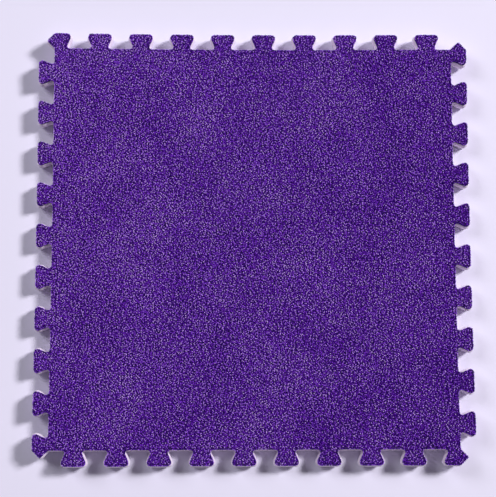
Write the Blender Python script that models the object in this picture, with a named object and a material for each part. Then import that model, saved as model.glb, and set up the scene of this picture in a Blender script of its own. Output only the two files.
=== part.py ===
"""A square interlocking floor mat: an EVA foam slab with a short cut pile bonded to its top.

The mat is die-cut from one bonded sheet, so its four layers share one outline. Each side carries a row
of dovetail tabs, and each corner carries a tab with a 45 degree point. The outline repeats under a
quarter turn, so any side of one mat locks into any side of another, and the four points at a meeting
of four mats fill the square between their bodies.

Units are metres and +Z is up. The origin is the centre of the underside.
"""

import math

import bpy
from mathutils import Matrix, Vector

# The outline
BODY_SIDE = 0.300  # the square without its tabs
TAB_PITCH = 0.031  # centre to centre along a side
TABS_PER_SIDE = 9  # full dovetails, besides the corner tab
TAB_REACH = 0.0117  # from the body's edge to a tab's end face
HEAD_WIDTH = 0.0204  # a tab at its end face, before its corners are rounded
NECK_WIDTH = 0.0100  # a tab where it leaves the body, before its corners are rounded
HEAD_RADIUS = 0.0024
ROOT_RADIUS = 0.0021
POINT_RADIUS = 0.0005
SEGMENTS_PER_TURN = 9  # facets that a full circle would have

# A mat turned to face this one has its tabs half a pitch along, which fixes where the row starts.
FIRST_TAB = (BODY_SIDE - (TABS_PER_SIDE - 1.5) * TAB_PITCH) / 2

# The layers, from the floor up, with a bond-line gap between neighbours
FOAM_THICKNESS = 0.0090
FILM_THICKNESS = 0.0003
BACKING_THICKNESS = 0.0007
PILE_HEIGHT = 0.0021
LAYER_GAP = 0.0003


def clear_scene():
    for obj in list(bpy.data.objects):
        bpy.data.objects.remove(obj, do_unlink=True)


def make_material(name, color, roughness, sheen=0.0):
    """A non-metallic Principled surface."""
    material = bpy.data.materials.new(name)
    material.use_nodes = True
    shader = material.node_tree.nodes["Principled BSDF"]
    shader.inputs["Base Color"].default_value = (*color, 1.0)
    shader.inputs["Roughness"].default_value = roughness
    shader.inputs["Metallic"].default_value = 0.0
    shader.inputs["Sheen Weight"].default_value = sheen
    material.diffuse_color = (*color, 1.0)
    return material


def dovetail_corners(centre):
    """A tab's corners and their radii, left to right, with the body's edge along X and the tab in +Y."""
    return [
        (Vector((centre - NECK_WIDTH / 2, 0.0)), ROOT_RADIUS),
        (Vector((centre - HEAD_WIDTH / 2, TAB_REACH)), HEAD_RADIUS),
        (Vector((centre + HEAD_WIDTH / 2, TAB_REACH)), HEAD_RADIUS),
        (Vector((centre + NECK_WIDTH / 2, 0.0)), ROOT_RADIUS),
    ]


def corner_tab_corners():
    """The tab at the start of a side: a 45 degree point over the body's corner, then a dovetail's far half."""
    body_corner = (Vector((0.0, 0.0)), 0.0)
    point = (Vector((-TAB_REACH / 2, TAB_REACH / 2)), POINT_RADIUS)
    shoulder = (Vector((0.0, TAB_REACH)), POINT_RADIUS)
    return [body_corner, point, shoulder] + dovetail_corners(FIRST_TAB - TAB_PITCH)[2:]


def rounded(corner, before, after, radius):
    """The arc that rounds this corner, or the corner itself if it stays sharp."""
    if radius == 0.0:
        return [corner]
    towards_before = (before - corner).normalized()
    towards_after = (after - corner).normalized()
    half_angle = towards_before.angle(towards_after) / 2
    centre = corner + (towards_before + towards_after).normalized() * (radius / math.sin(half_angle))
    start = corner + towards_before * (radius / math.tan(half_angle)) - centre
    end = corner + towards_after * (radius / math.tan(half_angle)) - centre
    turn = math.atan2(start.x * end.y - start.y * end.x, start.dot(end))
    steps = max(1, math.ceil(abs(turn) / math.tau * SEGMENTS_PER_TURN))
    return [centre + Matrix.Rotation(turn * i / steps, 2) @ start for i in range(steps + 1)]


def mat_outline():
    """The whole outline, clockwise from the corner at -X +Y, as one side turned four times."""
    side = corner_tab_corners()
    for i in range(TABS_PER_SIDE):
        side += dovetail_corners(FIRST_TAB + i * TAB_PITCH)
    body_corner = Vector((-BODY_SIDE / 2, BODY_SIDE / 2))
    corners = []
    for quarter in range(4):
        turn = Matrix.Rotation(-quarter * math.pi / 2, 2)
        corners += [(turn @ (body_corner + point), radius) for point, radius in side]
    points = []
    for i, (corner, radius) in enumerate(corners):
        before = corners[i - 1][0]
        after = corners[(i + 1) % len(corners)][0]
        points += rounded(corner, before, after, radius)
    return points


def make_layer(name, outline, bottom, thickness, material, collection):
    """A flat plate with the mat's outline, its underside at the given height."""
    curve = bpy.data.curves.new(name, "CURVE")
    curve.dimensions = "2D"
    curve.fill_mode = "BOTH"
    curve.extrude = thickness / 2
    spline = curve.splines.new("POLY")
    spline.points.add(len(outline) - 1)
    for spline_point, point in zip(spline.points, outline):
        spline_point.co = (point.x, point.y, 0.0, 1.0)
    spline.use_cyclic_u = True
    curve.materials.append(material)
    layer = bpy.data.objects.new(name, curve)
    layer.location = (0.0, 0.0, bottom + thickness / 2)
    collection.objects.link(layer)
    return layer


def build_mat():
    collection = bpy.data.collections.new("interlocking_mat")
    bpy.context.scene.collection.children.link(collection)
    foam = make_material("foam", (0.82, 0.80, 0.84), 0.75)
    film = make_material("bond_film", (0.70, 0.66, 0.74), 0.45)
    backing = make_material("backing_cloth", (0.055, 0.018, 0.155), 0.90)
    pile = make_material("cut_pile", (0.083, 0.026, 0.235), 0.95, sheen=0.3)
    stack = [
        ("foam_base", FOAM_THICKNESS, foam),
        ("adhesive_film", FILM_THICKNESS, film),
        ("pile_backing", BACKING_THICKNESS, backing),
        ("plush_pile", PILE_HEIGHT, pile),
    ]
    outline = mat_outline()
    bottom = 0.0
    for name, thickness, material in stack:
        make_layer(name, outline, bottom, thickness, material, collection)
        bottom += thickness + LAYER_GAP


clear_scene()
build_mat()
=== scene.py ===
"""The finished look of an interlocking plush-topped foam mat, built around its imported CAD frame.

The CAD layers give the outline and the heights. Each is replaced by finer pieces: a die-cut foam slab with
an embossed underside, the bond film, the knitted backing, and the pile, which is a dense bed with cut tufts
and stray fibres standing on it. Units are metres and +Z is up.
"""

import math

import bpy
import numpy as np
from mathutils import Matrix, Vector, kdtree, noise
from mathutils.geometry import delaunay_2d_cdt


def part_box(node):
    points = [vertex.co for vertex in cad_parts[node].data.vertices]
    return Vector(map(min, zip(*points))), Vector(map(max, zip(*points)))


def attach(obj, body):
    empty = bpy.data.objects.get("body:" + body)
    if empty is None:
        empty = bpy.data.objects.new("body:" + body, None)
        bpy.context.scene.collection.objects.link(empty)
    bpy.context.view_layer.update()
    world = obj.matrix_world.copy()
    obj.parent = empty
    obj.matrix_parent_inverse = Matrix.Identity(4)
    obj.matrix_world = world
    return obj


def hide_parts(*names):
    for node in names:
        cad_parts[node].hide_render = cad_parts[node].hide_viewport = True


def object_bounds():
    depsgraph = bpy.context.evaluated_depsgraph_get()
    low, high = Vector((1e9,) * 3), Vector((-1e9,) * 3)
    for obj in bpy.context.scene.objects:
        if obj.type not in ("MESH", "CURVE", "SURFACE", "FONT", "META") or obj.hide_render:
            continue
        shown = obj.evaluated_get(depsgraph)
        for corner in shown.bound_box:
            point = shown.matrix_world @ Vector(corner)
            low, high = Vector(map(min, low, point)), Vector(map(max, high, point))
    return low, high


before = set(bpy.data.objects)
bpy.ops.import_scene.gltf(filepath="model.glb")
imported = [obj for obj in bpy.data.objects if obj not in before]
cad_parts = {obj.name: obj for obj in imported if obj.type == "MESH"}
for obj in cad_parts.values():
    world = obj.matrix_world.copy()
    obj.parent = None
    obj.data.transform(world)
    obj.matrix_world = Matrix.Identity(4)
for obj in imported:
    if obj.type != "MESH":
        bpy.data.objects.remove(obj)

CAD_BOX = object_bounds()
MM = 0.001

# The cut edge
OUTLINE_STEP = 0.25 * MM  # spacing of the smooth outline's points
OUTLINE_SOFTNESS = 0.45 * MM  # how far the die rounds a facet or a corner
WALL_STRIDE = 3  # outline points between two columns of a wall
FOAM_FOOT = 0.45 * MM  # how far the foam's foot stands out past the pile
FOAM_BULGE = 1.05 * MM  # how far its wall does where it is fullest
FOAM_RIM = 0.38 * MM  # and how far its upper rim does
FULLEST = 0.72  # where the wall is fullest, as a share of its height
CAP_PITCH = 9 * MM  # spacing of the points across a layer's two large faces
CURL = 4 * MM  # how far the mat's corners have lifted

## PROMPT
Print the listing above from its first line through the line with "LAYER_GAP = 0.0003", and stop there.

## RESPONSE
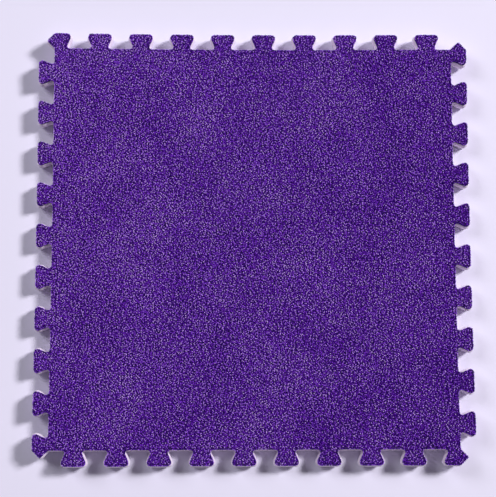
Write the Blender Python script that models the object in this picture, with a named object and a material for each part. Then import that model, saved as model.glb, and set up the scene of this picture in a Blender script of its own. Output only the two files.
=== part.py ===
"""A square interlocking floor mat: an EVA foam slab with a short cut pile bonded to its top.

The mat is die-cut from one bonded sheet, so its four layers share one outline. Each side carries a row
of dovetail tabs, and each corner carries a tab with a 45 degree point. The outline repeats under a
quarter turn, so any side of one mat locks into any side of another, and the four points at a meeting
of four mats fill the square between their bodies.

Units are metres and +Z is up. The origin is the centre of the underside.
"""

import math

import bpy
from mathutils import Matrix, Vector

# The outline
BODY_SIDE = 0.300  # the square without its tabs
TAB_PITCH = 0.031  # centre to centre along a side
TABS_PER_SIDE = 9  # full dovetails, besides the corner tab
TAB_REACH = 0.0117  # from the body's edge to a tab's end face
HEAD_WIDTH = 0.0204  # a tab at its end face, before its corners are rounded
NECK_WIDTH = 0.0100  # a tab where it leaves the body, before its corners are rounded
HEAD_RADIUS = 0.0024
ROOT_RADIUS = 0.0021
POINT_RADIUS = 0.0005
SEGMENTS_PER_TURN = 9  # facets that a full circle would have

# A mat turned to face this one has its tabs half a pitch along, which fixes where the row starts.
FIRST_TAB = (BODY_SIDE - (TABS_PER_SIDE - 1.5) * TAB_PITCH) / 2

# The layers, from the floor up, with a bond-line gap between neighbours
FOAM_THICKNESS = 0.0090
FILM_THICKNESS = 0.0003
BACKING_THICKNESS = 0.0007
PILE_HEIGHT = 0.0021
LAYER_GAP = 0.0003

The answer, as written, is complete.